By Elizabeth Howell, Jeffrey Hill | March 21, 2013
[Satellite TODAY 03-21-13] If NovelSat CEO Itzik Wulkan is correct in his assessment, the demand for international satellite bandwidth services will have increased 2,000 percent in a 10-year timespan between 2002 and 2020, as video bandwidth demand enjoys a 100 percent increase just about every year. At the forefront of this rapid growth is high-throughput satellite (HTS) service ¬– by far, the single most discussed topic at the SATELLITE 2013 trade show and exhibition.
   The buzz around high-throughput was so strong coming into the show, that the world’s largest FSS operator Intelsat dedicated an entire hour of its top executives’ time to run through the technical basics of HTS with journalists and analysts. Intelsat CTO Thierry Guillemin and President and CCO Stephen Spengler outlined the key physics that define high-throughput service, while decoupling the platform concept with Ka-band – a bandwidth that has erroneously been married to high-throughput and massive satellites.
   While David Nemeth, the senior systems architect of satellite-based IP communications technology provider for iDirect believes high-throughput satellites are limited in scope, he also points out that no two high-throughput satellites are exactly the same. “You’re looking at it as an entire collection of bandwidth, while trying to share bandwidth across the beams,” said Nemeth, highlighting the focus of his approach to HTS service – data efficiency. 
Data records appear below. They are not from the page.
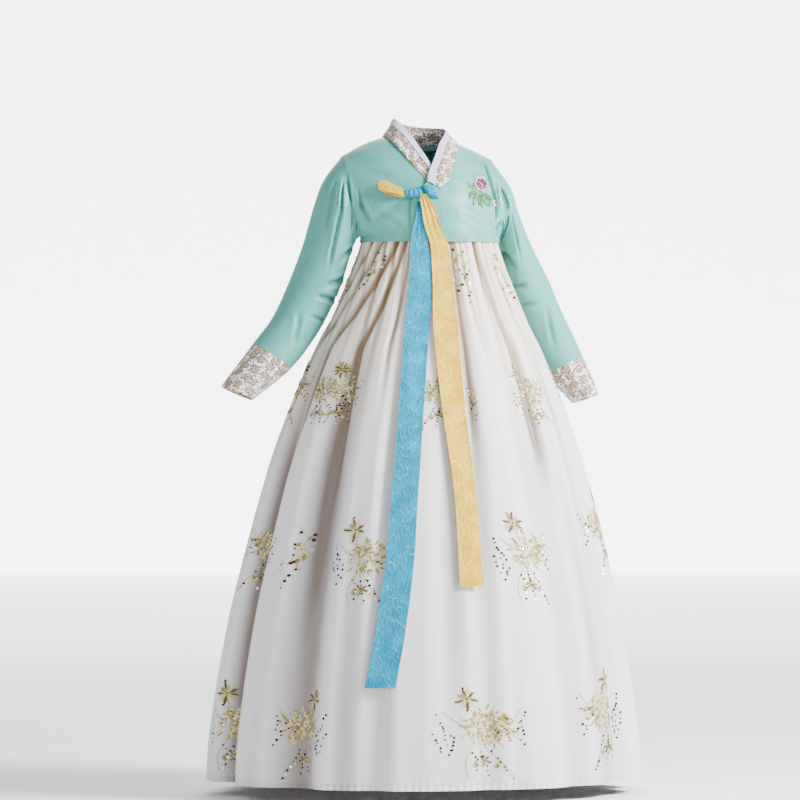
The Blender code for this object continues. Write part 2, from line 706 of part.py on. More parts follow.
def build_ties():
    tails = (("goreum_blue_tail", BLUE_TAIL, BLUE), ("goreum_yellow_tail", YELLOW_TAIL, YELLOW))
    for name, rows, colour in tails:
        low, high = rows["height"][0], rows["height"][-1]
        below = np.linspace(low, TAIL_BEND, int((TAIL_BEND - low) / TAIL_ROW_LENGTH) + 2)
        heights = np.append(below, np.linspace(TAIL_BEND, high, 9)[1:])
        make_wall(name, tail_surface(rows), np.linspace(0, 1, TAIL_COLUMNS), heights, colour,
                  steps=(1e-3, STEP))
    make_pad("goreum_knot", KNOT_CORNERS, KNOT_THICK, BLUE, 7, 7)
    make_pad("goreum_wrap", WRAP_CORNERS, WRAP_THICK, BLUE, 7, 7)
    make_wall("goreum_loop", loop_surface, np.linspace(0, 1, 17), np.linspace(0, 1, 5), YELLOW,
              wall=0.0012, out=-1, steps=(1e-3, 1e-3))


clear_scene()
build_skirt()
build_waistband()
build_jacket()
build_sleeves()
build_collar()
build_ties()
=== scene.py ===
"""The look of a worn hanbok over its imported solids: a mint satin jacket with a brocade collar
and cuffs, ribbon ties, and a pleated ivory skirt with thread and sequin embroidery.

The shapes come from the same tables as the solids, read more finely, with the cloth's creases
added. The tables give heights over the floor, and the origin is SHOULDER_HEIGHT over the floor.
"""

import bpy
import numpy as np
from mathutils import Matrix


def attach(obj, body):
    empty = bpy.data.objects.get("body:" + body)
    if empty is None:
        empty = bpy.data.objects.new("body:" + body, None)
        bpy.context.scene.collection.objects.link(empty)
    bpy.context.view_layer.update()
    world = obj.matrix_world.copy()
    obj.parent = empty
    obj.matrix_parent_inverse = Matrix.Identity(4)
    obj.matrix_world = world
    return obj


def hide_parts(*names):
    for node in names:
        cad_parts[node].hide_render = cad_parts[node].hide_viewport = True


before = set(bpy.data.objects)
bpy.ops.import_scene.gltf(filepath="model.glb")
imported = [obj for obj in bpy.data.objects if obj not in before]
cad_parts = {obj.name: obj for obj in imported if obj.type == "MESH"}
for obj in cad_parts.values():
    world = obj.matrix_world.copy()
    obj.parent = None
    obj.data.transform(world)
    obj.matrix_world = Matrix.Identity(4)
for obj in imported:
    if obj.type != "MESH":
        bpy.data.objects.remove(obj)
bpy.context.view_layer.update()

SHOULDER_HEIGHT = 1.426
COLLAR_CLOTH = 0.0012
TRIM_CLOTH = 0.0010
ARMHOLE_GAP = 0.0006
STEP = 1e-4


def table(columns, *rows):
    """Rows of numbers as one array for each named column."""
    return dict(zip(columns.split(), np.array(rows, float).T))


def between(rows, at, column):
    """The smooth curve through a column's values, read at a value of the table's first column."""
    x, y = next(iter(rows.values())), rows[column]
    at = np.clip(at, x[0], x[-1])
    i = np.clip(np.searchsorted(x, at, side="right") - 1, 0, len(x) - 2)
    slope = np.gradient(y, x)
    step = x[i + 1] - x[i]
    t = (at - x[i]) / step
    ends = y[i] * (1 + 2 * t) * (1 - t) ** 2 + y[i + 1] * t * t * (3 - 2 * t)
    return ends + step * t * (1 - t) * (slope[i] * (1 - t) - slope[i + 1] * t)


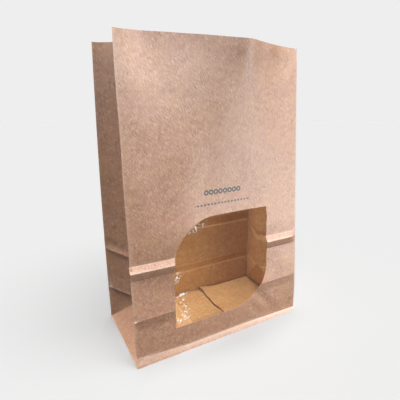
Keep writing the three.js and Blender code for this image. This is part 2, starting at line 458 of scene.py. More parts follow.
def cut_along(start, end):
    """Cuts the sheet along a straight line, only near that line."""
    start, end = Vector((*start, 0)), Vector((*end, 0))
    run = end - start

    def beside_line(p):
        nearest = start + run * share((p - start).dot(run), 0, run.length_squared)
        return (p - nearest).length < cut_reach

    select_faces(bag, beside_line)
    outwards = Vector((run.y, -run.x, 0)).normalized()
    cut_selected(start, outwards)
    return start, outwards


def flat_grid(name, u_from, u_to, v_from, v_to, columns, rows):
    """A grid in the flat sheet, made at its size and place."""
    bpy.ops.object.select_all(action="DESELECT")
    bpy.ops.mesh.primitive_grid_add(x_subdivisions=columns, y_subdivisions=rows, size=1)
    grid = bpy.context.object
    grid.name = name
    bpy.ops.object.mode_set(mode="EDIT")
    bpy.ops.transform.resize(value=((u_to - u_from) * MM, (v_to - v_from) * MM, 1))
    bpy.ops.transform.translate(value=((u_from + u_to) / 2 * MM, (v_from + v_to) / 2 * MM, 0))
    bpy.ops.object.mode_set(mode="OBJECT")
    return grid


print("edit helpers are ready")

# %% The panels, edge to edge
panel_rows = round(panel_length / grid_step)
back_start = seam_u - seam_lap - 2 * (bag_width + bag_depth)
panel_ends = [back_start, -bag_depth, 0, bag_width, bag_width + bag_depth, seam_u]


def even_columns(width):
    return 2 * round(width / grid_step / 2)


grids = []
for u_from, u_to in zip(panel_ends, panel_ends[1:]):
    columns = even_columns(u_to - u_from)
    grids.append(flat_grid("panel", u_from, u_to, 0, panel_length, columns, panel_rows))
    flap = flap_reach[panel_of((u_from + u_to) / 2)]
    grids.append(flat_grid("flap", u_from, u_to, -flap, 0, columns, round(flap / grid_step)))

bpy.ops.object.select_all(action="DESELECT")
for grid in grids:
    grid.select_set(True)
bpy.context.view_layer.objects.active = grids[0]
bpy.ops.object.join()
bag = bpy.context.object
bag.name = "bag_paper"
bpy.ops.object.mode_set(mode="EDIT")
bpy.ops.mesh.select_all(action="SELECT")
bpy.ops.mesh.remove_doubles(threshold=same_place)
bpy.ops.object.mode_set(mode="OBJECT")
print(f"flat sheet: {len(bag.data.polygons)} faces, {seam_u - back_start:.0f} mm round")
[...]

   His method for spectral efficiency is to “spread out” carriers to take over unused bandwidth, explains Nemeth. “I can take the same amount of power and get more bits out of it,” he said. 
   At Newtec, the very small aperture terminal (VSAT) digital filtering systems it provides are so efficient that sometimes the VSAT systems can overlap carrier spacing and allow them to reuse the same channel, said Thomas Van den Driessche, Newtec’s vice-president of market strategy. “It allows for shared transponder support,” he said.
   In addition to spectrum efficiency, there are companies examining data efficiency to reduce the load on satellites. Rick Cannon, director of engineering for Datum Systems, said there are many “quirks and changes” for data providers to be aware of when implementing the techniques. One thing they must be aware of is matching the coding protocol to the type of service. Voice-over-Internet protocol (VoIP) service is not suited, for example, to DVB-S2 due to the latency involved explains Cannon. “Customers clearly are not going to find it acceptable,” he said, adding that there are other coding types that can be used instead.
   The networks must also be flexible to the traffic to change the capacity dynamically, added Mike Ashdown, CTO of Sevis Systems. Ideally, a mobile network could detect that congestion is occurring and require the use of more efficient codecs to prevent congestion from occurring. “You reduce the amount of data through the satellite and get the network to start invoking procedures when you start to detect congestion,” he said.
   Showing an example of 50 remote sites in Hawaii requiring 70 megahertz of spectrum, Ashdown applies three techniques to reduce the bandwidth required: compressing and aggregating the data, implementing remote switching to meet application needs, and optimizing the network through applying efficient codecs. While the exercise was theoretical, Ashdown shows that costs in that network decreased by 74 percent – from $2.97 million to $774,144 – after making the changes.